Think of it as a pre-emptive approach to combating cyber attacks.
Allan is beginning to get the sense that some organisations are starting to adopt this mindset.
In the US, most organisations are well on the way, notes Allan, possibly because there has been greater disclosure of breaches. In the UK market, there is still a lot of complacency out there.
“You read about the aftermath of a company suffering a cyber attack and they often come out saying that they’ve yet to determine the size and scale of the attack ‘but we think we’ve got it contained’. Frankly, that is two-year old thinking,” comments Allan.
One critical component of adopting an ‘Active Defence’ position is having a Security Operations Centre in place that is fully up to the task.
Again, the EY survey reveals that people’s understanding of what exactly an SOC should be varies greatly. Some 59 per cent of respondents say that their SOC did not have a paid subscription to cyber threat intelligence feeds. Furthermore, 66 per cent of respondents who had suffered a recent significant cybersecurity incident that was not discovered by their SOC, said that their SOC does not have a paid subscription to cyber threat intelligence feeds.
“The question that we haven’t asked, and perhaps should, is ‘If you have a SOC in place, what in your mind do you think that means?’” says Allan. “For many organisations, when they talk about having a SOC they are referring to nothing more than a glorified network operating centre. All they are doing is looking at the generic alarms that you get in detection systems; that is not security operations, it is network operations.
“When we talk about having a SOC, we mean having a robust, sophisticated intelligence-gathering capability that’s not just looking at electronics. It’s also engaged in social media trawling, looking at fluctuations in a company’s share price and determining whether that is indicative of anything; basically using a range of non-traditional indicators to build up a picture.”
Whether this is deployed using internal capability or a co-sourced route depends a lot on the skills the organisation has in-house and the speed required to become fully operational.

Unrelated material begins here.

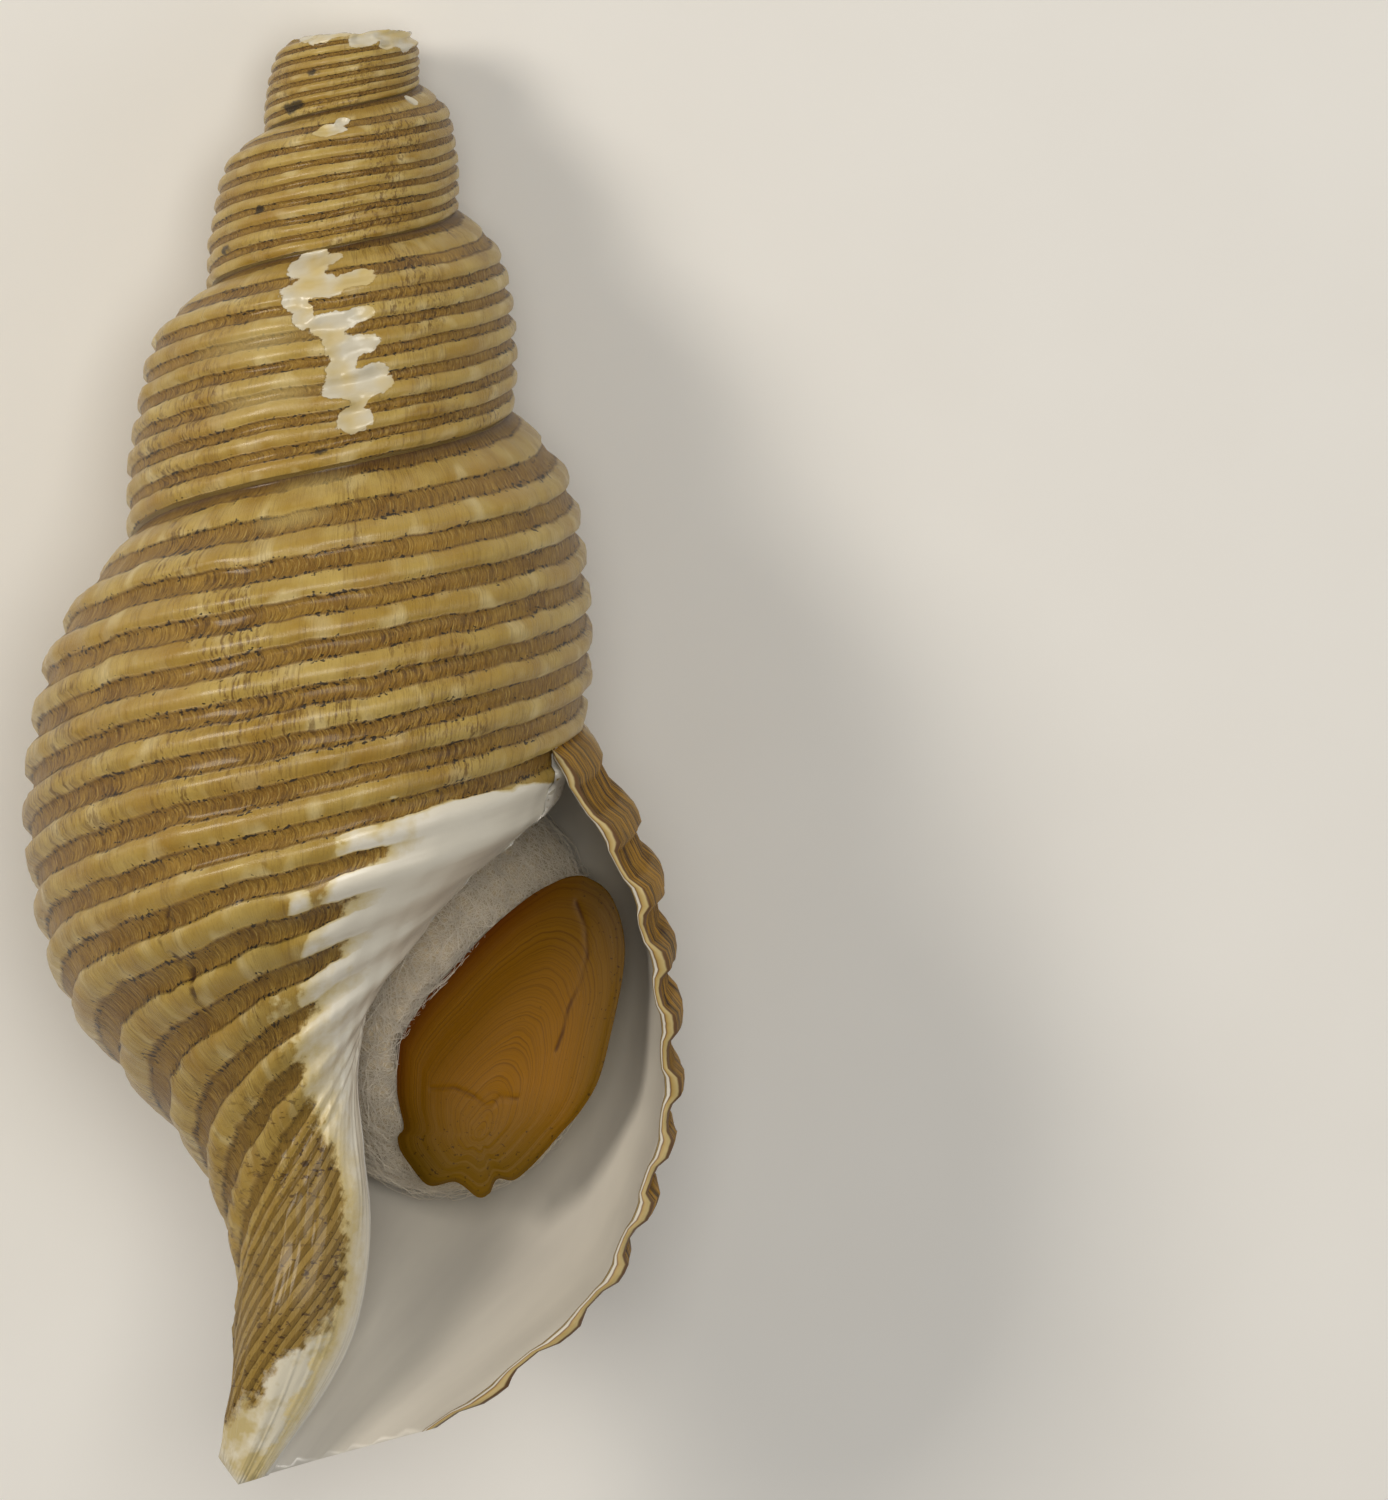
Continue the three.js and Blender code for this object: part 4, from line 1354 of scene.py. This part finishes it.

A fully outsourced route is more likely to result in a generic service, which is more focused on the technology rather that the business needs.
To determine exactly what an organisation needs to build trust in a digital world, EY recommends consideration of the following points:
• Knowledge of what can hurt the organisation and disrupt achieving your strategy
• Clear identification of your critical assets, or crown jewels
• Cyber business risk scenarios that paint an accurate picture of how an attack can progress
• A board and senior executives who can accurately determine the risk appetite for the organisation
• An assessment of current cybersecurity maturity and a comparison with the maturity level that is actually required to meet the risk appetite
• An improvement road map
• Tailored threat profiling and advanced cyber threat intelligence
• A more advanced SOC: in-house, co-sourced or outsourced
• A proactive, multi-functional cyber breach response management strategy
“On the upside, there’s a lot more awareness out there in the marketplace. The opportunity to deal with the problem is improving because of this. People no longer need to be persuaded of the benefits of having an effective cybersecurity program in place.
“The downside is that our survey suggests that there is still some organisational complacency. There is a fear that in the next 12 to 18 months we will see a catastrophic failure of a household name,” concludes Allan.